Article 17 – Privacy

  1. Dimaprom commV. will not provide personal data of the client to third parties, unless it is obliged to do so by law or the agreement.
  2. Dimaprom commV. has laid down its privacy policy towards clients in a document called 'Privacy Policy'.

Article 18 – References

  1. Dimaprom commV. is entitled to refer to delivered (end) products and services provided for promotional purposes as a reference, unless expressly agreed otherwise.
  2. Dimaprom commV. is entitled to place a discreet reference to its website or social media channels on a delivered website, unless expressly agreed otherwise.

Article 19 – General

  1. If one or more provisions of the agreement, including these general terms and conditions, are or become null and void or invalid, the remainder of the agreement will remain in force. The parties will consult on the provisions that are null and void or invalid, in order to make a replacement arrangement.
  2. Neither Dimaprom commV. nor the client are entitled to transfer their rights or obligations arising from an agreement concluded between the parties to a third party without the prior written consent of the other party.
  3. If necessary, changes to an agreement can be made with the written consent of both parties.
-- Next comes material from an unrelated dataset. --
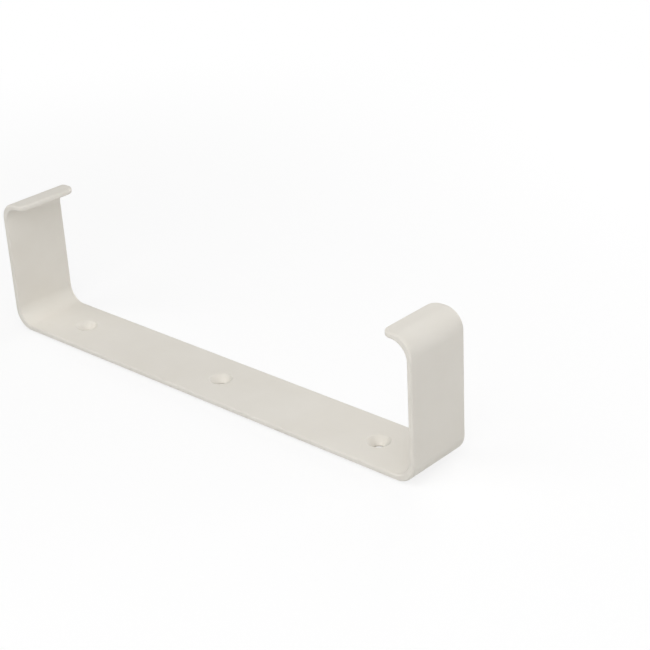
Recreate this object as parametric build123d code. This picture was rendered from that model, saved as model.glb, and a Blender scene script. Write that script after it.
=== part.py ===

Article 20 – Disputes and applicable law

  1. With regard to all disputes relating to the agreement, or to subsequent agreements arising from it, resulting from it or related to it, the Commercial Court of Oudenaarde shall have exclusive jurisdiction in the first instance, unless Dimaprom commV. expressly opts for the jurisdiction of the court of the place of establishment of the client.
  2. The agreement, as well as all subsequent agreements arising from it, resulting from it or related thereto, shall be exclusively governed by Belgian law.